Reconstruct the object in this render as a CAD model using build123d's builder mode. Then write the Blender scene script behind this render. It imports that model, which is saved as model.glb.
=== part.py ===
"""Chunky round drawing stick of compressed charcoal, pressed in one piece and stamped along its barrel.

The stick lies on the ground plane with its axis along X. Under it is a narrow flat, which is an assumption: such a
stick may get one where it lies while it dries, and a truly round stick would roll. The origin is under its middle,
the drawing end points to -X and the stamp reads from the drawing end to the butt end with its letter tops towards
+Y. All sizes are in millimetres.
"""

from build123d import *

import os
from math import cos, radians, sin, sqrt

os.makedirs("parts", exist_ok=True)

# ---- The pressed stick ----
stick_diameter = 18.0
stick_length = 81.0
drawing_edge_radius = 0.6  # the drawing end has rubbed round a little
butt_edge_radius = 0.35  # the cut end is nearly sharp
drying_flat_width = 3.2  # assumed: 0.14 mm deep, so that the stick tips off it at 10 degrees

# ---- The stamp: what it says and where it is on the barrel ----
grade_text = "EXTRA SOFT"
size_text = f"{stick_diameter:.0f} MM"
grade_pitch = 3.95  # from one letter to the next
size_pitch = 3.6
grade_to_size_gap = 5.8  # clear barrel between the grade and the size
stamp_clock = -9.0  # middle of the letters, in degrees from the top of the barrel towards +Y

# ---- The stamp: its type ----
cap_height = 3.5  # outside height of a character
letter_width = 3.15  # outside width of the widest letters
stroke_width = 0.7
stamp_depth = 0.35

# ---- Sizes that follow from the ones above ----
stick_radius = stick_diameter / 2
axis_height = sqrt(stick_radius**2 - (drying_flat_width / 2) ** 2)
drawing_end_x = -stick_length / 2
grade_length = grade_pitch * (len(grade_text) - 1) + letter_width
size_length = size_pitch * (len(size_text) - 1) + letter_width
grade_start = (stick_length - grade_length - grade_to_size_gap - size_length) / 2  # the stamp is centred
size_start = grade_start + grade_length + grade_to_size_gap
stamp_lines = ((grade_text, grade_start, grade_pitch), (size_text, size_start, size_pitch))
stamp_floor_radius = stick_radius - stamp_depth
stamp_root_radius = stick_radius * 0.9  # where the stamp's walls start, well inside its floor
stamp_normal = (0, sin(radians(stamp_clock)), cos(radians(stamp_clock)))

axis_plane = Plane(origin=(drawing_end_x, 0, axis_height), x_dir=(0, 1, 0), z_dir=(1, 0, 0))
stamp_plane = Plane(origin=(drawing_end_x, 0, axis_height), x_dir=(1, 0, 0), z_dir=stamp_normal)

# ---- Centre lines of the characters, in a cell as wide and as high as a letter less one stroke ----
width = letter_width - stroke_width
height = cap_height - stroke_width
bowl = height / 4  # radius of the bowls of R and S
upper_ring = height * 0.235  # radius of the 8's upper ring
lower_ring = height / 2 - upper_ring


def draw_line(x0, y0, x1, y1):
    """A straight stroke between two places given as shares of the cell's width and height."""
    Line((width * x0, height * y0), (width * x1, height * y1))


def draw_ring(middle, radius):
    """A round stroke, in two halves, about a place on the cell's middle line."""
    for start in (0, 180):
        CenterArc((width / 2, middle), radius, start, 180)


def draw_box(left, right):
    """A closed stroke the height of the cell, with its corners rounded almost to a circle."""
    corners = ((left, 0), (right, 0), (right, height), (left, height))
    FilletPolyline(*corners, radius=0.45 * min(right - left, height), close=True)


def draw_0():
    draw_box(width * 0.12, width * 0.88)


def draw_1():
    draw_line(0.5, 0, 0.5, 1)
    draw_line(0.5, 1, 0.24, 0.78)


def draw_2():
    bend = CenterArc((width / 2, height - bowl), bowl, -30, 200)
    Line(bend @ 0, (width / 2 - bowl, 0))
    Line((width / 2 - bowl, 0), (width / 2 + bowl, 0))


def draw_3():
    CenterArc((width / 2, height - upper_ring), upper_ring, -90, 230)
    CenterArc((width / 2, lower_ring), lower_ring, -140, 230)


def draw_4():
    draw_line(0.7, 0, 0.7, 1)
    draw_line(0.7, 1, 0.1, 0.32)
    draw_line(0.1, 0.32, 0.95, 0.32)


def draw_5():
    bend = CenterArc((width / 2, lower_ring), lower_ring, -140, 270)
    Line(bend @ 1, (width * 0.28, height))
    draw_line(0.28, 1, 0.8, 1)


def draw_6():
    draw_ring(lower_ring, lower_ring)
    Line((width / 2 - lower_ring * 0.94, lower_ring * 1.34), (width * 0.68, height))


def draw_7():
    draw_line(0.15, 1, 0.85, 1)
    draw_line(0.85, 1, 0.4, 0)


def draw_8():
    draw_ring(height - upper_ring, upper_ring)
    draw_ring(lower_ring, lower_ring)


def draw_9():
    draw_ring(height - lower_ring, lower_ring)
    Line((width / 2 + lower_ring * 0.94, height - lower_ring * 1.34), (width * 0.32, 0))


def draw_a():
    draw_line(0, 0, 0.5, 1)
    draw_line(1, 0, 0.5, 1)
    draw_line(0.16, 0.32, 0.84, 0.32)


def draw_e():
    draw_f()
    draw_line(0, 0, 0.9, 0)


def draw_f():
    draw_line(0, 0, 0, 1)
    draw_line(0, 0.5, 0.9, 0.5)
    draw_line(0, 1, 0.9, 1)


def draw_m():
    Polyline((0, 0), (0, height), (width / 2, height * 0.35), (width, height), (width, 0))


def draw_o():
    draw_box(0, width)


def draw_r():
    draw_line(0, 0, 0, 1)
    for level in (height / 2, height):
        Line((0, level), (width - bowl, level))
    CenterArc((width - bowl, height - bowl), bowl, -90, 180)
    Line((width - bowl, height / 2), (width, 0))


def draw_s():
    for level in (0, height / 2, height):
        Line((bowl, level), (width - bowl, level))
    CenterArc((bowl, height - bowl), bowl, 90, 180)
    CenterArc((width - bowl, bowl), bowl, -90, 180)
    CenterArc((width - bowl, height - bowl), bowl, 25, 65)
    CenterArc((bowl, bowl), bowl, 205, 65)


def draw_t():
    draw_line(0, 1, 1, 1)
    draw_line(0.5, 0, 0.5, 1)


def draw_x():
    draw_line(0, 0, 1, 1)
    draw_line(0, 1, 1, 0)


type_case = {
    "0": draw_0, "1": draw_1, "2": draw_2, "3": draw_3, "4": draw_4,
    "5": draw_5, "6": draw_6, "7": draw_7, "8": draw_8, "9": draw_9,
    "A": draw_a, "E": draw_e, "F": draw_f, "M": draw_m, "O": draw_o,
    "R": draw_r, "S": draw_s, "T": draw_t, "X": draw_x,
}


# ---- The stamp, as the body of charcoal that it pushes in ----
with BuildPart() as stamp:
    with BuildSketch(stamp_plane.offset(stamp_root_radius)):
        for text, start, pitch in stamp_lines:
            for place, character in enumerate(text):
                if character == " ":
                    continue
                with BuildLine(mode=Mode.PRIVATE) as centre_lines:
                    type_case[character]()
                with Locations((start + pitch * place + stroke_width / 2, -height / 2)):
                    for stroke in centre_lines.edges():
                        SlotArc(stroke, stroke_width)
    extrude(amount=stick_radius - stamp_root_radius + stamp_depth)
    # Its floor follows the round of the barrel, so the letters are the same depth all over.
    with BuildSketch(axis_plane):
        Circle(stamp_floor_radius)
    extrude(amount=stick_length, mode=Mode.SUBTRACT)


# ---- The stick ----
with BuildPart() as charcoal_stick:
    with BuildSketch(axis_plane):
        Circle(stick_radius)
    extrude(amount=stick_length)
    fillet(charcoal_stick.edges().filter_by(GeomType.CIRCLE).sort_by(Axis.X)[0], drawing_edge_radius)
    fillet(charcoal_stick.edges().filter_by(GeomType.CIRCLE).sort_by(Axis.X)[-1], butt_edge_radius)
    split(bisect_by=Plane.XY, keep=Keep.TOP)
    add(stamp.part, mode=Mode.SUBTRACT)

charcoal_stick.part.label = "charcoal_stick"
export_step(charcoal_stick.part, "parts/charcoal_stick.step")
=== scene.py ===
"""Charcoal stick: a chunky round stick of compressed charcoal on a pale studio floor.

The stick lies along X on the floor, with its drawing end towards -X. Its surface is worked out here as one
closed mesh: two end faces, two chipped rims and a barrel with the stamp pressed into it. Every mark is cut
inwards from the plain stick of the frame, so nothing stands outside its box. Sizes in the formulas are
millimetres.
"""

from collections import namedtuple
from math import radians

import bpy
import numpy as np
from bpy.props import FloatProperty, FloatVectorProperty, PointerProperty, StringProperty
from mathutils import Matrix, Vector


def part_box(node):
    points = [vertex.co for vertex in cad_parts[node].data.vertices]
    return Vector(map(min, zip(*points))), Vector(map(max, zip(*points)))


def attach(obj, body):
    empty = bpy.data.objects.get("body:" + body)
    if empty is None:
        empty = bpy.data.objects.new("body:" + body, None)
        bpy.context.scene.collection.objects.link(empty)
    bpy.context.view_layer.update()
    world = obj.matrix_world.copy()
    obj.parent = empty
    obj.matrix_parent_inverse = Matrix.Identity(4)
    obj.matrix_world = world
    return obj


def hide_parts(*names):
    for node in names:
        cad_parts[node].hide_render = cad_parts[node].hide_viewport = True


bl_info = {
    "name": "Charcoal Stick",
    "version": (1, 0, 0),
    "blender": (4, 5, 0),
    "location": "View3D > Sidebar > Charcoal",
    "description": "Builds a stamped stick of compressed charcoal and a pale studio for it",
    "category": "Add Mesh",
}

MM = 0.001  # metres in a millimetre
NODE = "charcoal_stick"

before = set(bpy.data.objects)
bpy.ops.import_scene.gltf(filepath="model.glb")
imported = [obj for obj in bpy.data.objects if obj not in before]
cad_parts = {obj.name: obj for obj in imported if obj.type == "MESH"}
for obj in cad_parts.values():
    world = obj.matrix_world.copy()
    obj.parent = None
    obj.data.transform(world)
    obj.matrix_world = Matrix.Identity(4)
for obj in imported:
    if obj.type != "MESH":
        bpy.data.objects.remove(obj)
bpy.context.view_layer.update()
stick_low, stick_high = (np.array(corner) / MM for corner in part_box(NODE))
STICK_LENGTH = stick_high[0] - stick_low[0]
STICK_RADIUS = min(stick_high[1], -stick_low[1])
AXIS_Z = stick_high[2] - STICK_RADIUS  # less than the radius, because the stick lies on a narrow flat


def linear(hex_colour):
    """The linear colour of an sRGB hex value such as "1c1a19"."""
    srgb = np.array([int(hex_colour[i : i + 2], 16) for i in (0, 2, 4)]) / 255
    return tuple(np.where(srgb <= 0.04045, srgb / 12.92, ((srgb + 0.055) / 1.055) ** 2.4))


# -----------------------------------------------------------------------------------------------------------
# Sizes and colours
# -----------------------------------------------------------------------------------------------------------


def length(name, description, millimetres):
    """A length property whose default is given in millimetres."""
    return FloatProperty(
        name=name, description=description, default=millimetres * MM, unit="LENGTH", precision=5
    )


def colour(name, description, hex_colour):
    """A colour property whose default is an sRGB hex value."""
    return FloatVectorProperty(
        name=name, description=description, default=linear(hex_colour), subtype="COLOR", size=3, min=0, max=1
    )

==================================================

**PROBLEM DESCRIPTION**
Within the material above, transcribe exactly the lines that run from the line holding "bpy.data.objects.remove(obj)" through the line holding "return tuple(np.where(srgb <= 0.04045, srgb".

**TASK RESULT**
        bpy.data.objects.remove(obj)
bpy.context.view_layer.update()
stick_low, stick_high = (np.array(corner) / MM for corner in part_box(NODE))
STICK_LENGTH = stick_high[0] - stick_low[0]
STICK_RADIUS = min(stick_high[1], -stick_low[1])
AXIS_Z = stick_high[2] - STICK_RADIUS  # less than the radius, because the stick lies on a narrow flat


def linear(hex_colour):
    """The linear colour of an sRGB hex value such as "1c1a19"."""
    srgb = np.array([int(hex_colour[i : i + 2], 16) for i in (0, 2, 4)]) / 255
    return tuple(np.where(srgb <= 0.04045, srgb / 12.92, ((srgb + 0.055) / 1.055) ** 2.4))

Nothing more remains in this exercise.